▶ _Problem description_: The listing must be reproduced in full, exactly as it stands.

▶ _Source material_:
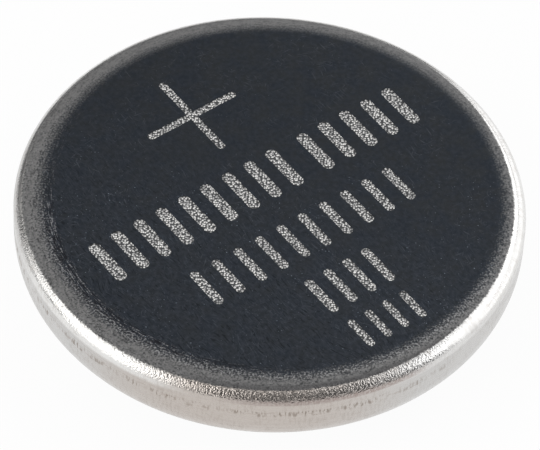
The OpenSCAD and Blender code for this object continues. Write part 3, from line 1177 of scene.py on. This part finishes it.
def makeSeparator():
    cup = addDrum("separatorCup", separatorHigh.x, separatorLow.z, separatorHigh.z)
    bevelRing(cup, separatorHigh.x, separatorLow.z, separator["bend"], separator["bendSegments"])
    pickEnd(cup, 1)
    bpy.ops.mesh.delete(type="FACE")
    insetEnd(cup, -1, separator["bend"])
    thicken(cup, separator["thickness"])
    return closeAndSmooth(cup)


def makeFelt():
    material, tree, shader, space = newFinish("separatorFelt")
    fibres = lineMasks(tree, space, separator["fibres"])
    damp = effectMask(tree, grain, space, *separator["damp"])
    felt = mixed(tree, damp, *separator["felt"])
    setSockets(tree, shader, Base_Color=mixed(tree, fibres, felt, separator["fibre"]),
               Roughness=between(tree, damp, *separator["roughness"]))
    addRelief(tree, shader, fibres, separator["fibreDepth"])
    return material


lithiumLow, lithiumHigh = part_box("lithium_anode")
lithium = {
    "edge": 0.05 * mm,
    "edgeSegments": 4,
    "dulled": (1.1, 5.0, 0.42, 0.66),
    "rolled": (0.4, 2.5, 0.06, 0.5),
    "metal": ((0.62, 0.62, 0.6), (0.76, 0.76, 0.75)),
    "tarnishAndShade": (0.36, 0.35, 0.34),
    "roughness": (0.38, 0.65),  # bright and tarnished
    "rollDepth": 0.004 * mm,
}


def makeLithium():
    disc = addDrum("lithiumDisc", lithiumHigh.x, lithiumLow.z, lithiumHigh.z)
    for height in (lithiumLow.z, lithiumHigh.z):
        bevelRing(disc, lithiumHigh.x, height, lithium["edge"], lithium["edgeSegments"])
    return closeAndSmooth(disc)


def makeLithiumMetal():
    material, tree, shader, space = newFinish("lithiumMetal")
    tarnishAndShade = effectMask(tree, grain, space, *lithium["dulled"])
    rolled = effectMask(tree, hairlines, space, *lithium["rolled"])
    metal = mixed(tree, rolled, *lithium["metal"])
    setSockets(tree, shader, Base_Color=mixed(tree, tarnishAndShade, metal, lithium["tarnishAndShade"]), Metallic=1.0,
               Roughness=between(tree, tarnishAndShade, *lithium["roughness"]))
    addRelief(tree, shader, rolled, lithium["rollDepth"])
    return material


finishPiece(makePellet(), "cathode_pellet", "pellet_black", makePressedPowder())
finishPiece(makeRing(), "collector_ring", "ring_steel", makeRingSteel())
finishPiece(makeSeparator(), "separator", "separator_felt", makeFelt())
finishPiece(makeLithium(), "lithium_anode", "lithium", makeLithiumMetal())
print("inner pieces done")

▶ _Finished exercise_:
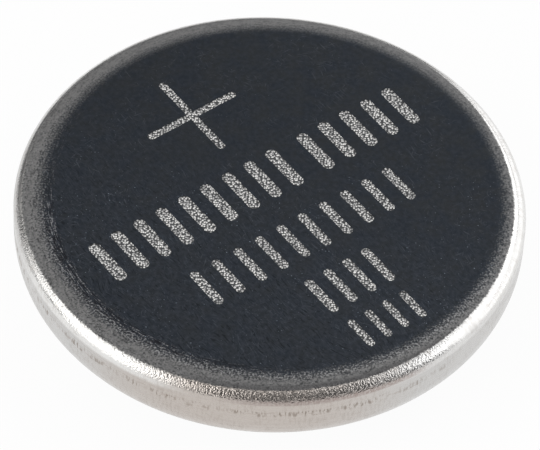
The OpenSCAD and Blender code for this object continues. Write part 3, from line 1177 of scene.py on. This part finishes it.
def makeSeparator():
    cup = addDrum("separatorCup", separatorHigh.x, separatorLow.z, separatorHigh.z)
    bevelRing(cup, separatorHigh.x, separatorLow.z, separator["bend"], separator["bendSegments"])
    pickEnd(cup, 1)
    bpy.ops.mesh.delete(type="FACE")
    insetEnd(cup, -1, separator["bend"])
    thicken(cup, separator["thickness"])
    return closeAndSmooth(cup)


def makeFelt():
    material, tree, shader, space = newFinish("separatorFelt")
    fibres = lineMasks(tree, space, separator["fibres"])
    damp = effectMask(tree, grain, space, *separator["damp"])
    felt = mixed(tree, damp, *separator["felt"])
    setSockets(tree, shader, Base_Color=mixed(tree, fibres, felt, separator["fibre"]),
               Roughness=between(tree, damp, *separator["roughness"]))
    addRelief(tree, shader, fibres, separator["fibreDepth"])
    return material


lithiumLow, lithiumHigh = part_box("lithium_anode")
lithium = {
    "edge": 0.05 * mm,
    "edgeSegments": 4,
    "dulled": (1.1, 5.0, 0.42, 0.66),
    "rolled": (0.4, 2.5, 0.06, 0.5),
    "metal": ((0.62, 0.62, 0.6), (0.76, 0.76, 0.75)),
    "tarnishAndShade": (0.36, 0.35, 0.34),
    "roughness": (0.38, 0.65),  # bright and tarnished
    "rollDepth": 0.004 * mm,
}


def makeLithium():
    disc = addDrum("lithiumDisc", lithiumHigh.x, lithiumLow.z, lithiumHigh.z)
    for height in (lithiumLow.z, lithiumHigh.z):
        bevelRing(disc, lithiumHigh.x, height, lithium["edge"], lithium["edgeSegments"])
    return closeAndSmooth(disc)


def makeLithiumMetal():
    material, tree, shader, space = newFinish("lithiumMetal")
    tarnishAndShade = effectMask(tree, grain, space, *lithium["dulled"])
    rolled = effectMask(tree, hairlines, space, *lithium["rolled"])
    metal = mixed(tree, rolled, *lithium["metal"])
    setSockets(tree, shader, Base_Color=mixed(tree, tarnishAndShade, metal, lithium["tarnishAndShade"]), Metallic=1.0,
               Roughness=between(tree, tarnishAndShade, *lithium["roughness"]))
    addRelief(tree, shader, rolled, lithium["rollDepth"])
    return material


finishPiece(makePellet(), "cathode_pellet", "pellet_black", makePressedPowder())
finishPiece(makeRing(), "collector_ring", "ring_steel", makeRingSteel())
finishPiece(makeSeparator(), "separator", "separator_felt", makeFelt())
finishPiece(makeLithium(), "lithium_anode", "lithium", makeLithiumMetal())
print("inner pieces done")